▶ _REQUEST_
Check every line below for the word "points" and show those that hold it.

— start RECORDS PROVIDED —

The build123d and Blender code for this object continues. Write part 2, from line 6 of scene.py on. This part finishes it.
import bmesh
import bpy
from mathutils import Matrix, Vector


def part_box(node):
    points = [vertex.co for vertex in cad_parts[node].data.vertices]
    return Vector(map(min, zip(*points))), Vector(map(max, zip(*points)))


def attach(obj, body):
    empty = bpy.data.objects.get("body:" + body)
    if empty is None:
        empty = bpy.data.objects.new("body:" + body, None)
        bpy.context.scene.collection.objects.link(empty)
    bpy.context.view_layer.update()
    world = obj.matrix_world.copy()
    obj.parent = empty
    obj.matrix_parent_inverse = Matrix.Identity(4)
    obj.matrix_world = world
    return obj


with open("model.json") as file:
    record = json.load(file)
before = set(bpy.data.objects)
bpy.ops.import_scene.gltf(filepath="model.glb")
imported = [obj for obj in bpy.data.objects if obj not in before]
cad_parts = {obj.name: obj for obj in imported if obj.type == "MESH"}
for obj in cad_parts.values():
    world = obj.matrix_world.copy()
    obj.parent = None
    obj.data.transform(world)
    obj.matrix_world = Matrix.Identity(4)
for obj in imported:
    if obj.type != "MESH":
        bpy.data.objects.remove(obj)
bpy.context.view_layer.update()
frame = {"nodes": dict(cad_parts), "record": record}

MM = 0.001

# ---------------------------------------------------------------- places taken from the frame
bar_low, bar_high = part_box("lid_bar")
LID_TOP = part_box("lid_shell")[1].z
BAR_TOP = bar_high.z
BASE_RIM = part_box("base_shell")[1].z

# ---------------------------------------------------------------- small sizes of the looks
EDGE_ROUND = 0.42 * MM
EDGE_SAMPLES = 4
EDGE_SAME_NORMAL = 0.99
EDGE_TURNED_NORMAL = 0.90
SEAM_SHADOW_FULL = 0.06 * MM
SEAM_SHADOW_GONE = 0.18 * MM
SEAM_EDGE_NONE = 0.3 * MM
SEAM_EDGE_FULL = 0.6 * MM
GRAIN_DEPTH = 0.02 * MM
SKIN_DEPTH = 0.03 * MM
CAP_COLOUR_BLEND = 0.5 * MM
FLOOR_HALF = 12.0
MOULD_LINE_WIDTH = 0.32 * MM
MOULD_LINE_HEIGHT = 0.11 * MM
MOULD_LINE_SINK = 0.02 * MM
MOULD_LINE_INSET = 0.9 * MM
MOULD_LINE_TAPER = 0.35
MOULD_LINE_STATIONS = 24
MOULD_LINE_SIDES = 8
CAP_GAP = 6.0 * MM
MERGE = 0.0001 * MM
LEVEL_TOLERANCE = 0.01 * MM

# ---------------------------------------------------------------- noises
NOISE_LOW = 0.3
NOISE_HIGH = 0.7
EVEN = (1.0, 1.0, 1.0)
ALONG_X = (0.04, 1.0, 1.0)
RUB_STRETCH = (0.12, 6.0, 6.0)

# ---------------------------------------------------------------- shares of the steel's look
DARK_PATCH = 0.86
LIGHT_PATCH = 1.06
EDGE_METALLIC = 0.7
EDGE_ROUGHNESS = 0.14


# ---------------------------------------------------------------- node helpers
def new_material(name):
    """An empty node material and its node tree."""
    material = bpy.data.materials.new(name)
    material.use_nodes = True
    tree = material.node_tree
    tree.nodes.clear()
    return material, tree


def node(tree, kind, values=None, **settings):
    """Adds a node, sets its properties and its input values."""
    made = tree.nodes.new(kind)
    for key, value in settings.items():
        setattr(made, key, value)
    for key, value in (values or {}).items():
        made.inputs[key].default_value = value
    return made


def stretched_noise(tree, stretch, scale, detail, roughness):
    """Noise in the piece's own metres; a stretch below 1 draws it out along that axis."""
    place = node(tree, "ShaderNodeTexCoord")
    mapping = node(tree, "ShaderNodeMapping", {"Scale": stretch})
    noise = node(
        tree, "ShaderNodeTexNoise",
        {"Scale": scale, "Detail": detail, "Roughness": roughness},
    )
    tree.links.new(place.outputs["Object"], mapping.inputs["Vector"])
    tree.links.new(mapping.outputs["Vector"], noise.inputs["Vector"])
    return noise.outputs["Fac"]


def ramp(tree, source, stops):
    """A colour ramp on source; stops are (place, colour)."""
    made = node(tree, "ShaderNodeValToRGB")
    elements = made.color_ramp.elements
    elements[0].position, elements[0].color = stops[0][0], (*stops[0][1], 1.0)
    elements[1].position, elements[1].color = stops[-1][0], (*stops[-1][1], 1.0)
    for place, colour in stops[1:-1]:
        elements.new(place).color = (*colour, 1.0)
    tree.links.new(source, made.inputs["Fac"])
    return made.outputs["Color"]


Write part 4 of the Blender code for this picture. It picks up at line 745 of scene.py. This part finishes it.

— end RECORDS PROVIDED —

▶ _EXPECTED ANSWER_
    points = [vertex.co for vertex in cad_parts[node].data.vertices]
    return Vector(map(min, zip(*points))), Vector(map(max, zip(*points)))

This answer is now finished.